Short exercise
Copy, character for character, the lines running from the one with "const handleHalf = Math.min(150, cornerX" to the one with "for body, members", ends included. Leave out every other line.
──────────────────────────────
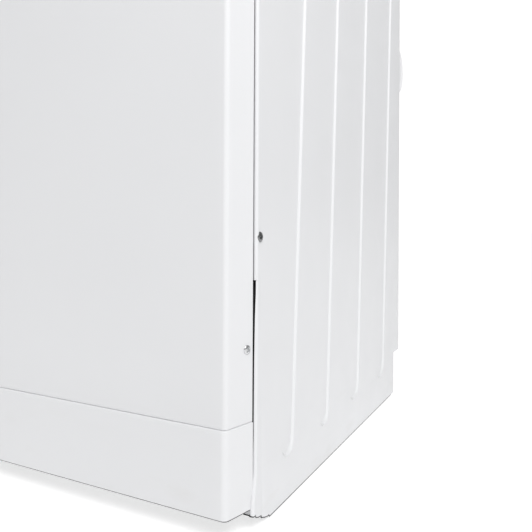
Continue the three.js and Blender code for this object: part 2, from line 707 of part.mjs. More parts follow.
pair('moving_rail', 'galvanised', movingRail());
pair('rear_roller', 'whitePlastic', roller(railInner + 2.5, rollerRearDepth));

// Lift-out bin with a rolled rim and hand holes.
function bin() {
  const outer = box(-binHalf, binHalf, binFront, binRear, binFloor, rimZ);
  const rim = box(-binHalf - 4, binHalf + 4, binFront - 4, binRear + 4, rimZ - 10, rimZ);
  const room = box(-binHalf + binWall, binHalf - binWall, binFront + binWall, binRear - binWall,
    binFloor + binWall, rimZ + 5);
  const hands = [-1, 1].map((side) => box(-45, 45, (side > 0 ? binRear : binFront) - 12,
    (side > 0 ? binRear : binFront) + 12, rimZ - 45, rimZ - 22));
  return hollow(outer.add(rim), room, ...hands);
}
piece('bin', 'greyPlastic', bin());
piece('bag_ring', 'brightSteel', hollow(
  box(-binHalf + 4, binHalf - 4, binFront + 4, binRear - 4, rimZ - 3, rimZ + 2),
  box(-binHalf + 7, binHalf - 7, binFront + 7, binRear - 7, rimZ - 8, rimZ + 8),
).add(hollow(
  box(-binHalf - 3, binHalf + 3, binFront - 3, binRear + 3, rimZ + gap, rimZ + 2.4),
  box(-binHalf + 7, binHalf - 7, binFront + 7, binRear - 7, rimZ - 8, rimZ + 8),
)));

// Handle: a bar on two posts, and the release paddle behind it.
const handleZ = drawerTop - 30;
const handleHalf = Math.min(150, cornerX - 22);
const paddlePinZ = handleZ + 12;
piece('handle', 'whitePlastic', joined(
  rod('x', -handleHalf, -handleReach + 7, handleZ, 7, 2 * handleHalf, 28),
  rod('y', -handleHalf + 12, -handleReach + 7, handleZ, 6, handleReach - 7 - gap, 28),
  rod('y', handleHalf - 12, -handleReach + 7, handleZ, 6, handleReach - 7 - gap, 28),
  box(-handleHalf, handleHalf, -1.8, -gap, handleZ - 12, handleZ + 19),
  box(-67, -62, -8, -1, handleZ + 7, handleZ + 17),
  box(62, 67, -8, -1, handleZ + 7, handleZ + 17),
  rod('x', -66, -5.8, paddlePinZ, 1.5, 132, 20),
));
piece('release_paddle', 'greyPlastic', hollow(
  joined(rod('x', -61, -5.8, paddlePinZ, 3.4, 122, 24),
    box(-61, 61, -7, -4, handleZ - 12, handleZ + 10)),
  rod('x', -70, -5.8, paddlePinZ, 1.9, 140, 20),
));

export default group;
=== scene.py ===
import json
import math
import bmesh
import bpy
import numpy as np
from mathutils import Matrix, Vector

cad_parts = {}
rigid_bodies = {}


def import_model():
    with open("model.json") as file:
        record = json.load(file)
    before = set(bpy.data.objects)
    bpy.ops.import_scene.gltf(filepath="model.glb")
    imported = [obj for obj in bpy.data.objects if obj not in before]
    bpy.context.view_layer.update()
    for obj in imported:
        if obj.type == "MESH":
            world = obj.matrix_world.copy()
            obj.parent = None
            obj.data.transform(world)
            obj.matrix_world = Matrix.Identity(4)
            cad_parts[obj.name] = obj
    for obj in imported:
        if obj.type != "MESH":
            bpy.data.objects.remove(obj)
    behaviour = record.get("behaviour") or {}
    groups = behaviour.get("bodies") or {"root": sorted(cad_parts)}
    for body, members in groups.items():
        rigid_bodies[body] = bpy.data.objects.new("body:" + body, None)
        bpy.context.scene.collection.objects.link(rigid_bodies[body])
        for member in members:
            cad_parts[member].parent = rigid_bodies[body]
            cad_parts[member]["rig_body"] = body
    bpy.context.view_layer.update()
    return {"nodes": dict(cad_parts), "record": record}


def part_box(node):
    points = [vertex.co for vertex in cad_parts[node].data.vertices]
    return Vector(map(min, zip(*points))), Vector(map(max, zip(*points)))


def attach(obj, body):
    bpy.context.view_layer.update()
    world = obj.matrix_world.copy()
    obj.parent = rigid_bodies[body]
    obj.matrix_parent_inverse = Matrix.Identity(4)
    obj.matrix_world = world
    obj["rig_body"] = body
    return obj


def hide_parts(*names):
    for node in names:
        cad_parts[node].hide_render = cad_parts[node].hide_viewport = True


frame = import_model()
mm = 0.001
pi = math.pi


def corners(node):
    # the low and high corner of a node's box
    low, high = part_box(node)
    return np.array(low), np.array(high)


# lines of the cabinet that several pieces share, all read from the frame
sideLow, sideHigh = corners("side_panel_right")
drawerLow, drawerHigh = corners("drawer_front")
half = sideHigh[0]
front = drawerLow[1]
returnX = drawerHigh[0]
returnDepth = drawerHigh[1] - front
returnOut = 9.2 * mm  # how far each side return flares outward


# mesh helpers: every shape is a grid of points turned into faces
def steps(*stops):
    # even steps between stops: from, to, count, to, count ... joined without repeats
    runs = [np.array([stops[0]])]
    for end, count in zip(stops[1::2], stops[2::2]):
        runs.append(np.linspace(runs[-1][-1], end, int(count) + 1)[1:])
    return np.concatenate(runs)


def quads(rows, columns, wrapRows=False, wrapColumns=False):
    # each face joins a grid point with its neighbours along the row and up the column
    i = np.arange(rows if wrapRows else rows - 1)[:, None]
    j = np.arange(columns if wrapColumns else columns - 1)[None, :]
    down, right = (i + 1) % rows, (j + 1) % columns
    return np.stack([i * columns + j, i * columns + right, down * columns + right, down * columns + j], -1)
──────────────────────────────
Reply to the task
const handleHalf = Math.min(150, cornerX - 22);
const paddlePinZ = handleZ + 12;
piece('handle', 'whitePlastic', joined(
  rod('x', -handleHalf, -handleReach + 7, handleZ, 7, 2 * handleHalf, 28),
  rod('y', -handleHalf + 12, -handleReach + 7, handleZ, 6, handleReach - 7 - gap, 28),
  rod('y', handleHalf - 12, -handleReach + 7, handleZ, 6, handleReach - 7 - gap, 28),
  box(-handleHalf, handleHalf, -1.8, -gap, handleZ - 12, handleZ + 19),
  box(-67, -62, -8, -1, handleZ + 7, handleZ + 17),
  box(62, 67, -8, -1, handleZ + 7, handleZ + 17),
  rod('x', -66, -5.8, paddlePinZ, 1.5, 132, 20),
));
piece('release_paddle', 'greyPlastic', hollow(
  joined(rod('x', -61, -5.8, paddlePinZ, 3.4, 122, 24),
    box(-61, 61, -7, -4, handleZ - 12, handleZ + 10)),
  rod('x', -70, -5.8, paddlePinZ, 1.9, 140, 20),
));

export default group;
=== scene.py ===
import json
import math
import bmesh
import bpy
import numpy as np
from mathutils import Matrix, Vector

cad_parts = {}
rigid_bodies = {}


def import_model():
    with open("model.json") as file:
        record = json.load(file)
    before = set(bpy.data.objects)
    bpy.ops.import_scene.gltf(filepath="model.glb")
    imported = [obj for obj in bpy.data.objects if obj not in before]
    bpy.context.view_layer.update()
    for obj in imported:
        if obj.type == "MESH":
            world = obj.matrix_world.copy()
            obj.parent = None
            obj.data.transform(world)
            obj.matrix_world = Matrix.Identity(4)
            cad_parts[obj.name] = obj
    for obj in imported:
        if obj.type != "MESH":
            bpy.data.objects.remove(obj)
    behaviour = record.get("behaviour") or {}
    groups = behaviour.get("bodies") or {"root": sorted(cad_parts)}
    for body, members in groups.items():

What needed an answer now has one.